So there I was, minding my own business in my local game store, when Betrayal at House on the Hill caught my eye. The cover art screamed "B-movie horror nonsense," which honestly is pretty much my jam. After a weekend of subjecting my friends to this delightful train wreck, I can confidently say it's one of the most wonderfully broken games I've ever played.
And I mean that in the best possible way.
Betrayal is part cooperative exploration game, part competitive horror movie simulator, part complete chaos generator. You and up to five friends play as classic horror movie archetypes wandering around a creaky mansion, flipping tiles to build the house room by room. Sounds normal enough, right?
Then someone triggers "the haunt" and everything goes sideways. One player becomes the traitor, the house layout suddenly matters in ways you never expected, and you're all frantically trying to figure out why there are giant spiders in the basement or why that sweet old lady is actually trying to sacrifice everyone to dark gods.
Let's talk about these characters, because they're beautifully ridiculous. You've got your standard horror movie crew: the jock, the final girl, the creepy kid, the professor who knows too much. Each one has four stats – Might, Speed, Sanity, and Knowledge – tracked on these little plastic sliders that will absolutely fall off your character card at the worst possible moment.
Here's the thing though: these aren't just numbers. As you explore the house, bad stuff happens to you - a lot! Your stats go down, which means your dice pools shrink, which means you get worse at everything. It's a beautiful death spiral that perfectly captures that "everything's falling apart" horror movie vibe.
The character selection matters more than you'd think. Sure, the muscle-bound jock starts with great Might, but when the haunt turns out to be "escape the house before it collapses," suddenly you wish you'd picked the track star instead. I've seen games won and lost based on who happened to be holding which character when the music stopped.
The exploration phase is where this game really shines in its controlled chaos. Every turn, you move through the house and potentially discover a new room. Flip a tile, place it somewhere logical (or not), read the flavour text, and probably have something terrible happen to you.
The house layouts that emerge are absolutely bonkers. You'll have a wine cellar connected to an operating theatre next to a gymnasium. The front door might end up on the third floor. The basement could be bigger than the ground floor. It shouldn't work, but it creates these perfectly absurd horror movie sets that feel like they were designed by someone having a fever dream.
Some rooms are just atmospheric flavour – the library, the conservatory, whatever. Others have immediate effects that will mess with your stats or give you items. And some are omen rooms that inch you closer to the haunt with cards that range from "creepy painting" to "literal ancient tome of evil." It's all wonderfully random.
The haunt is where Betrayal earns its reputation for beautiful disaster. Once someone's collected enough omens, you roll to see if the haunt triggers. When it does, you consult this massive book of 50 different scenarios based on which omen triggered it and which room you're in.

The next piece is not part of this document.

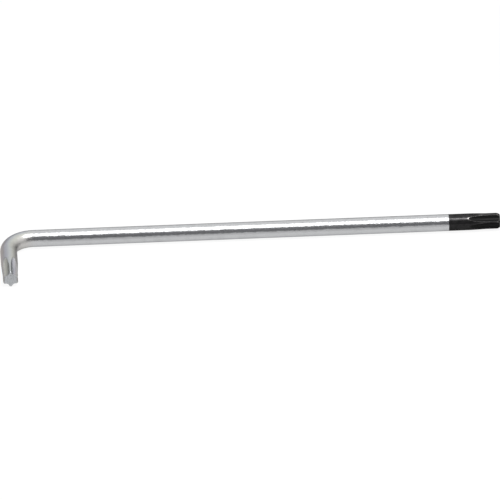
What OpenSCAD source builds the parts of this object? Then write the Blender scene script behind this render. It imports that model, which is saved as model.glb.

This is where the game gets completely unhinged. One minute you're all working together to explore a spooky house, the next minute Jenny is trying to feed everyone to her newly adopted dragon, whilst the rest of you scramble to find the magical sword hidden somewhere in the attic.
The scenarios range from "fight the monster" to "solve the puzzle" to "what the hell is even happening anymore." I've played games where we had to perform an exorcism, escape from cannibals, stop a time loop, and fight literal Death himself. Each one has completely different rules, victory conditions, and levels of strategic depth.
Here's the thing about Betrayal: it's not balanced. Like, at all. Some haunts heavily favour the traitor, others make them basically hopeless. Some characters are way better than others for certain scenarios. The dice can absolutely screw you at crucial moments. By any reasonable game design standard, this thing should be a disaster.
But that's exactly why it works. This isn't a tight strategic experience – it's a story generator. You're not playing to optimise; you're playing to see what ridiculous narrative emerges from the chaos. The best Betrayal games are the ones where everything goes wrong in entertaining ways.